Encerramos a leitura de mais uma edição do nosso Clube do Livro! Gostamos muito de O Amor dos Homens Avulsos e, agora, fazemos coro a todas as boas críticas que nos levaram à escolha do título escrito por Victor Heringer. Os últimos capítulos mantiveram a força da narrativa e fecharam de maneira muito coerente a ideia que baseia a história. E vocês, gostaram da leitura de O Amor dos Homens Avulsos? Fiquem ligados: na próxima semana, teremos um post muito especial por aqui!
Por Mariane Domingos e Tainara Machado
A relação de pai e filho entre Camilo e Renato é finalmente definida. A partir das sutilezas do dia a dia, Victor Heringer mostra como os laços de cuidado e afeto vão se construindo. Dos detalhes da ceia de Natal, que neste ano deveria ser mais especial pela presença do garoto, às broncas pelas travessuras, fica claro que a ternura venceu o ódio:
Onde é que começa o amor ninguém lembra. Os gatilhos do ódio são todos fáceis (…). Aí poderia ter começado o ódio, mas não começou. Poderia ter começado quando o moleque berrou que ele não era seu pai porque foi proibido de ir para rua às oito da noite. Mas não começou.
É assim que Camilo sabe que ama o filho.
O ódio nunca começa quando pode.
Esse trecho é um ótimo resumo da ideia central de O Amor dos Homens Avulsos. Camilo passou quase uma vida sucumbindo aos “gatilhos do ódio” e a resistência veio de onde menos se esperava: do neto do assassino de seu primeiro amor. O afeto que ele sente pelo garoto irá livrá-lo da amargura do ódio e ajudá-lo a superar traumas, como o medo da rua, símbolo da violência sofrida por Cosme:
Camilo não pode negar. A rua não morde. O menino precisa da rua.
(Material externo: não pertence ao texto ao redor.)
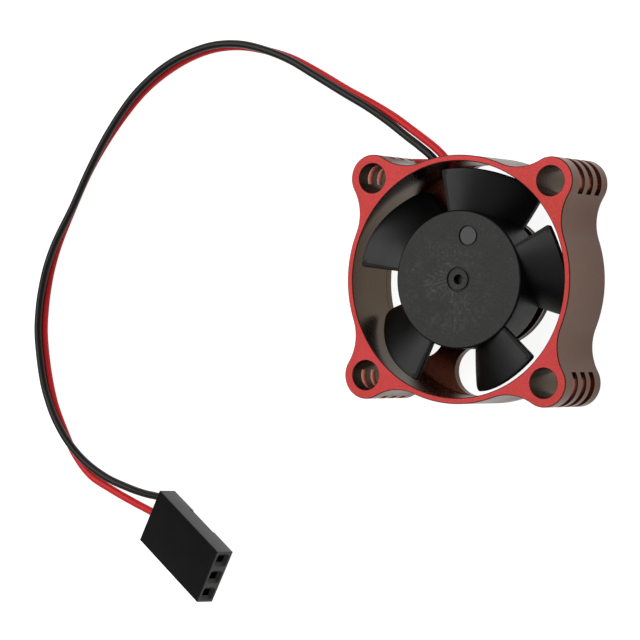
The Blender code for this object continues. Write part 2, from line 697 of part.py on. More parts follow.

Esses laços de afeto que são estabelecidos levam a algumas mudanças importantes na narrativa. Em uma espécie de prólogo, o último trecho do livro recebe o título de Um Sol Dentro de Casa, e a partir dali passamos a observar os acontecimentos em terceira pessoa, e não mais sob a perspectiva de Camilo.
Também percebemos uma mudança de postura. Se antes a raiva que dominava Camilo o fazia acreditar que gostaria de morrer cedo e sem compartilhar a experiência dolorosa que foi o seu primeiro amor, agora ele é capaz de fazer confissões a Grumá, seu vizinho, em uma conversa íntima regada à cerveja e uísque. O sol, ou a ternura, quando voltam a preencher a vida das pessoas, deixam espaço também para que outros sentimentos conquistem compartimentos antes vazios ou abandonados, como o da amizade.
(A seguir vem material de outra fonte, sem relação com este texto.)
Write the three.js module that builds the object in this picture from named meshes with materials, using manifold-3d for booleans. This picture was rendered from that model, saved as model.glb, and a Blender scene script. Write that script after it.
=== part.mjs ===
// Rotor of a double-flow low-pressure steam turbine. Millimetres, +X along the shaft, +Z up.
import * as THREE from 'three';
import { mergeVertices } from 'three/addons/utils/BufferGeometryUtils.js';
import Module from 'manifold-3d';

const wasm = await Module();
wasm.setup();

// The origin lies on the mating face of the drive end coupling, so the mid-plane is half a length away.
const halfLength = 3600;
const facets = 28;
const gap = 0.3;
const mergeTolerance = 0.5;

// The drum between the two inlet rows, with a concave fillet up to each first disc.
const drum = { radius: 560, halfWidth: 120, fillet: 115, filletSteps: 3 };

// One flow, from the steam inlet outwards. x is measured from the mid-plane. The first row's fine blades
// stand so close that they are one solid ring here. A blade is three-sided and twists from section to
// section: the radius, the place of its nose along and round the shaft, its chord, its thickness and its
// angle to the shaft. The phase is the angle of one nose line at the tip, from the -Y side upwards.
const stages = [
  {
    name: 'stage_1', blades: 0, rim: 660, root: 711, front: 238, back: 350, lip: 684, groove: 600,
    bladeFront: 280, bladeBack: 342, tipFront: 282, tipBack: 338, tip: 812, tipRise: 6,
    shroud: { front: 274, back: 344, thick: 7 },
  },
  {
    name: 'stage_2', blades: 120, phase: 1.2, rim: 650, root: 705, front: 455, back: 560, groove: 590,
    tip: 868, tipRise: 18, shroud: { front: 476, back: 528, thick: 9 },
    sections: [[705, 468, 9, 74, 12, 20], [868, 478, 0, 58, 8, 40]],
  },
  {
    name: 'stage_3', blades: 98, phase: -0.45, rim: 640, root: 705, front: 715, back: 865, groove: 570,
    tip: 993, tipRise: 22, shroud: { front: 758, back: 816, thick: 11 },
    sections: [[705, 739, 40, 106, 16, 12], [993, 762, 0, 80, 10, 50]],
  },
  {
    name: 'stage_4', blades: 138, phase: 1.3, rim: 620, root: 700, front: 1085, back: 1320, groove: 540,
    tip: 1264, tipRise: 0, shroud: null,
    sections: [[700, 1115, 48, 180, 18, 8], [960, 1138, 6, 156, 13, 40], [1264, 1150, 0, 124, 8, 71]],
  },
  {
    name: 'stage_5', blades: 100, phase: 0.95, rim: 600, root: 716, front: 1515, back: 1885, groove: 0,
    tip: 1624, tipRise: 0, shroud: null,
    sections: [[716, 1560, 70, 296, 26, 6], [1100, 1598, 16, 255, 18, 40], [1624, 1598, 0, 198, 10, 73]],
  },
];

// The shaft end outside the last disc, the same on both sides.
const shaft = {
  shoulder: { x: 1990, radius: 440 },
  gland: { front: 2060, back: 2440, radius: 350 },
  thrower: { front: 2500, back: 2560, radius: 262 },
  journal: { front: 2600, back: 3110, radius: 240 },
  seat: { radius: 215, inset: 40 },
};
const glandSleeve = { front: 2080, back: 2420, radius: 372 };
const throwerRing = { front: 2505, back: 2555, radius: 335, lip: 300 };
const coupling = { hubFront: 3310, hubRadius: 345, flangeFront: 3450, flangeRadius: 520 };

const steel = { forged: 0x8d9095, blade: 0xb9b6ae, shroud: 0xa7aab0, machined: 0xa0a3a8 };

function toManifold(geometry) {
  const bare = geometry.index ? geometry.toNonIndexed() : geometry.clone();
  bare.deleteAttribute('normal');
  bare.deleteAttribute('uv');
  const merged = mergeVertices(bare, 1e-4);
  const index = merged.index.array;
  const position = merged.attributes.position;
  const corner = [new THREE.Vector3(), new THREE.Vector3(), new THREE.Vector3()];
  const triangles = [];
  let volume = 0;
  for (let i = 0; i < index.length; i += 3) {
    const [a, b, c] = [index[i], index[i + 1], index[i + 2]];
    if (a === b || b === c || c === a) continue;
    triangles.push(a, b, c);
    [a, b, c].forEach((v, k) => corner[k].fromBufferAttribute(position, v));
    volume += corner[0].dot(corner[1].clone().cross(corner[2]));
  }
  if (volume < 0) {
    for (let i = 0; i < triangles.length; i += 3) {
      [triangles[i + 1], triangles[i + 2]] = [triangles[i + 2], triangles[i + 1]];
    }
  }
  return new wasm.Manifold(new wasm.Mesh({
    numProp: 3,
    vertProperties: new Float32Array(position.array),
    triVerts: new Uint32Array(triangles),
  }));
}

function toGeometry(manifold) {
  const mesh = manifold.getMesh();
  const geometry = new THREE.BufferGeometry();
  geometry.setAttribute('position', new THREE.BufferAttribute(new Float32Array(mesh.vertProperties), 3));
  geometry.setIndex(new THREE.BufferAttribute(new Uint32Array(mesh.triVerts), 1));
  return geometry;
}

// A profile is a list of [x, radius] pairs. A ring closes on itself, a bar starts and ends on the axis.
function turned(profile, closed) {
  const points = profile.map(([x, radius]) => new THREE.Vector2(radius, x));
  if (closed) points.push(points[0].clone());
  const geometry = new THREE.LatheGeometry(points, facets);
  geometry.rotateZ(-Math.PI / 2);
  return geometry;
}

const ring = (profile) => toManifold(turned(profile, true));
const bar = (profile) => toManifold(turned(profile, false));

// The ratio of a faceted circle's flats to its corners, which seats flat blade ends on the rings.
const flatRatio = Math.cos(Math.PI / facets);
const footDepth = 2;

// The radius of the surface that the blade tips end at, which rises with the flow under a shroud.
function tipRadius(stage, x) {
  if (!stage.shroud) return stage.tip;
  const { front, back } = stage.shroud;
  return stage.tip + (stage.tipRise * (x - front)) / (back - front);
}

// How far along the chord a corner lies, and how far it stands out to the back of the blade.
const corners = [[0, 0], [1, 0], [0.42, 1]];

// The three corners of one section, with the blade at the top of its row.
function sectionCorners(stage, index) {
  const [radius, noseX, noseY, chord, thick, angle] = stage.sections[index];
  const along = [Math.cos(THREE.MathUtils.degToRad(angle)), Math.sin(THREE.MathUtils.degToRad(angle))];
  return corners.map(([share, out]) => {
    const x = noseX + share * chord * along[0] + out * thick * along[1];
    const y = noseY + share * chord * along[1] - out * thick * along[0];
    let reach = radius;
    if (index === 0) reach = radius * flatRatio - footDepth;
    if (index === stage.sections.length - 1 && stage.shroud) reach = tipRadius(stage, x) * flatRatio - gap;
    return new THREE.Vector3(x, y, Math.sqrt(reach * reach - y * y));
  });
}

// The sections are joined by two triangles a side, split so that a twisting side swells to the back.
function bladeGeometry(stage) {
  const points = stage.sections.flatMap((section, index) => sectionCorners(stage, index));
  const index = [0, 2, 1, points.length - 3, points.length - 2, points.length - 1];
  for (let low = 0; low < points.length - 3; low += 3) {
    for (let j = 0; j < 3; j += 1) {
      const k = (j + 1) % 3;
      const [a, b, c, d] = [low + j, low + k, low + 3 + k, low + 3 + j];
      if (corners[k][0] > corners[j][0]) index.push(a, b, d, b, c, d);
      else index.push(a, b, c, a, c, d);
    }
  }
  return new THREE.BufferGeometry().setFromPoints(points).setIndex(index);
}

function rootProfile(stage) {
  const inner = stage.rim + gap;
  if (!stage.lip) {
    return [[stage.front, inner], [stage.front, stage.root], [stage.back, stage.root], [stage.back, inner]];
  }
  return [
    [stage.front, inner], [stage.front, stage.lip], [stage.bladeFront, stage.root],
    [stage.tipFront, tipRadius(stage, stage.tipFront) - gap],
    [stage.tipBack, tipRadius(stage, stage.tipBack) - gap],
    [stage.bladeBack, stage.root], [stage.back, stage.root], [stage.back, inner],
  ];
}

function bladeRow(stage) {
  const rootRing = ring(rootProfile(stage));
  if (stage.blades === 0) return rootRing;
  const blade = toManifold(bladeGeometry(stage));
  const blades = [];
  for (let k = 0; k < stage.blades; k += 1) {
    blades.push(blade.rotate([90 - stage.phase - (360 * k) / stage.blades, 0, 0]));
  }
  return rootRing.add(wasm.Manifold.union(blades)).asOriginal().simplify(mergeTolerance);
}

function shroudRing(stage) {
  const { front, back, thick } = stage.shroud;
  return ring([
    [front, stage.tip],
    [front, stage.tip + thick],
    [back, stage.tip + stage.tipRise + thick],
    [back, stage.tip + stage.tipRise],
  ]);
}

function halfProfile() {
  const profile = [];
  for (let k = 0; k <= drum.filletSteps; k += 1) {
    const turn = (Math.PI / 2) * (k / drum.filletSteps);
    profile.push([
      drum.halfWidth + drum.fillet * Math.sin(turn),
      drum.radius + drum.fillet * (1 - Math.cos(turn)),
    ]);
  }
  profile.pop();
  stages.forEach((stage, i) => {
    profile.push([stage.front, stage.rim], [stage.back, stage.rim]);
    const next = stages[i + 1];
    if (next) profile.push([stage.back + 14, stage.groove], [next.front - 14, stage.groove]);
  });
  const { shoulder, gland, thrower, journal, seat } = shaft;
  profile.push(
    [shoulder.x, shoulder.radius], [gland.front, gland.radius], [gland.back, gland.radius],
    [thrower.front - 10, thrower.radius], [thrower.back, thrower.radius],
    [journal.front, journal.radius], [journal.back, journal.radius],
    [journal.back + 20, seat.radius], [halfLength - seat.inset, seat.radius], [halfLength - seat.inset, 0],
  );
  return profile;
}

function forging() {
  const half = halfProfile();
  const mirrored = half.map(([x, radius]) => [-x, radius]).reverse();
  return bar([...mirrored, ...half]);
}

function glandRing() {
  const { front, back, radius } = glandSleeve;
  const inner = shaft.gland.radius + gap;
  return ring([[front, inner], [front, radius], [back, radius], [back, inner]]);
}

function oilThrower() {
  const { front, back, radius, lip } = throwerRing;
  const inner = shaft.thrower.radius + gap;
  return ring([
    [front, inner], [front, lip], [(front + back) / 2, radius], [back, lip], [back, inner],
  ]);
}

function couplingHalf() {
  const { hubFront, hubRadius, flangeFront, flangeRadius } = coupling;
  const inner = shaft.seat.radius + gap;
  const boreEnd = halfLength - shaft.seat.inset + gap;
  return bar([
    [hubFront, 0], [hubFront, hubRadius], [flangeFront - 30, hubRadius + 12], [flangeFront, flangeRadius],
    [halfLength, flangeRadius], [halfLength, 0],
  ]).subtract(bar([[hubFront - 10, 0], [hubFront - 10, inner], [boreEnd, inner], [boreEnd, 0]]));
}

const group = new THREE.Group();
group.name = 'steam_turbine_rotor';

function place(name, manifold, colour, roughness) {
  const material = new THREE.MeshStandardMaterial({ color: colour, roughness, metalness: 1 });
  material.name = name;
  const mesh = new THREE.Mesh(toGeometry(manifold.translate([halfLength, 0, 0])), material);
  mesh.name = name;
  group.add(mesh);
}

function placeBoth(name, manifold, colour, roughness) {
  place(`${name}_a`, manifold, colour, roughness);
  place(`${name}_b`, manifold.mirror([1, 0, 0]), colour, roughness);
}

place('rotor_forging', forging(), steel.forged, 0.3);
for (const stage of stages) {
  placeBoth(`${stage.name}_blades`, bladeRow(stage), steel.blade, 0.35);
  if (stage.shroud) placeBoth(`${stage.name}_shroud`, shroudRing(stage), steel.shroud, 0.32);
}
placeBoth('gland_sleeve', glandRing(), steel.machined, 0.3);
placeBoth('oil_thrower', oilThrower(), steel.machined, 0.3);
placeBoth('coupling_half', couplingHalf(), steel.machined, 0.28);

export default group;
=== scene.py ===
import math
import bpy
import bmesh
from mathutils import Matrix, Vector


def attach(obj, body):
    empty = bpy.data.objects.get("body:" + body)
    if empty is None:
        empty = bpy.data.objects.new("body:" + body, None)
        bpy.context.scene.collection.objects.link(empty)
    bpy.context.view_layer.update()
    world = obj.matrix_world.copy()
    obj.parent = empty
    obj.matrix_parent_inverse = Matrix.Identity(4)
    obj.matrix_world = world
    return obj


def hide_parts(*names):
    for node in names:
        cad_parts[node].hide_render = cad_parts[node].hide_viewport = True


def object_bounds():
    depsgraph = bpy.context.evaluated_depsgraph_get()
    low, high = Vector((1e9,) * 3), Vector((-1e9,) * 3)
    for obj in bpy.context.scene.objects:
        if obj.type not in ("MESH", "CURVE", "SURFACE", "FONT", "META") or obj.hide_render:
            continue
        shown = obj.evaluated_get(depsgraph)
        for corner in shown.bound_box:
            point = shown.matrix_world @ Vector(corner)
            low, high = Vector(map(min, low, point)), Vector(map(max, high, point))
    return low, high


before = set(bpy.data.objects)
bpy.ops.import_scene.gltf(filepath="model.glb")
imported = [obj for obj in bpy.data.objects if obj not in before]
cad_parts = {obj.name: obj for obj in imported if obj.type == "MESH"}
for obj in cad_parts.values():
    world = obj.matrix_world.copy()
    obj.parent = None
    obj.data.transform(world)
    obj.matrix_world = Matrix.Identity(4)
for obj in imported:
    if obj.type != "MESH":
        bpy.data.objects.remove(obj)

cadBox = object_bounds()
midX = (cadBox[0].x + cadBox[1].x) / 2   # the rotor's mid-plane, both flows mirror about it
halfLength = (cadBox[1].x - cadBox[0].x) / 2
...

O amor é o tema central da narrativa de Heringer, mas a riqueza desse romance reside também na habilidade com que o autor extrai temas universais de uma experiência individual. O bairro do Queím, por exemplo, é um microcosmo da sociedade em que vivemos. A evolução (ou estagnação) ao longo dos anos é um recado bastante direto da invisibilidade a que grande parte da população brasileira está fadada. Quando fala sobre a regularização de sua situação em relação a Renato, temos uma frase certeira sobre a realidade que Heringer revela:
Desaparecer é fácil, aparecer é um tanto mais complicado.
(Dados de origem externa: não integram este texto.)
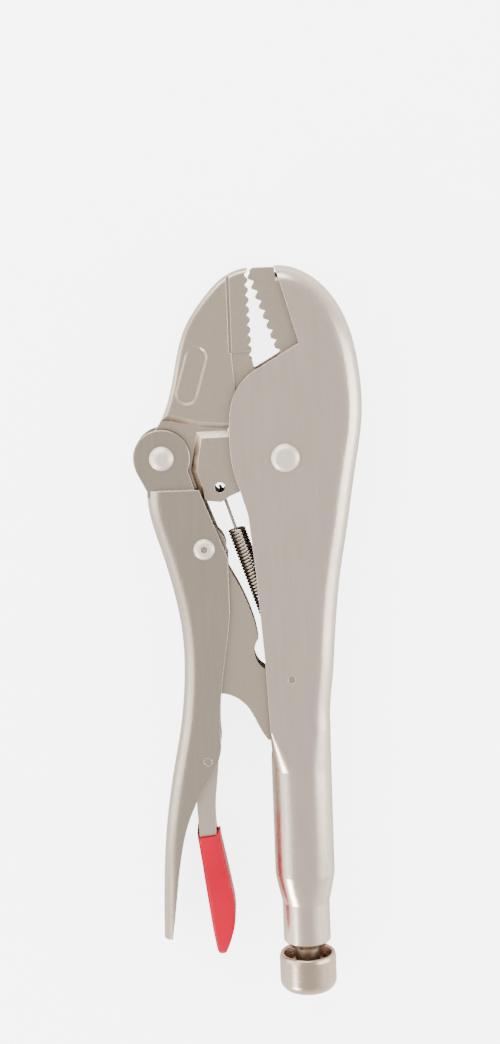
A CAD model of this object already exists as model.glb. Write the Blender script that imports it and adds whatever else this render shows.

Nos agradecimentos, ao final do livro, Heringer também conta um pouco mais sobre como foi o processo de criação de O Amor dos Homens Avulsos. Sua ideia era centrar a trama nas memórias do primeiro amor, essa experiência dolorida e ao mesmo tempo prazerosa, quase inescapável a quem chega à idade adulta.
Para tanto, ele abriu um site e pediu para que os leitores lhe contassem os nomes dos seus primeiros amores, e se quisessem revelassem também sua identidade.
Eles responderam. É incrível o que as pessoas respondem quando você pergunta sobre o amor delas. Muitos me contaram histórias, alguns nem deram os nomes, só me escreveram sobre seus primeiros amores.
Nesse amálgama de histórias coletivas, um trecho do livro lembra a famosa quadrilha de Drummond, “só que ninguém fica fora da história”, escreve o autor. Que Heringer tenha pinçado, entre tantos enredos possíveis, a trama de um menino deficiente que se apaixona pelo garoto pobre acolhido em sua casa só mostra a qualidade mais arrebatadora desse livro: a literatura é um espaço para se colocar no lugar do outro e mostrar como, por experiências diferentes, temos todos marcas parecidas. O primeiro amor, afinal, é ternura e dor para todo mundo.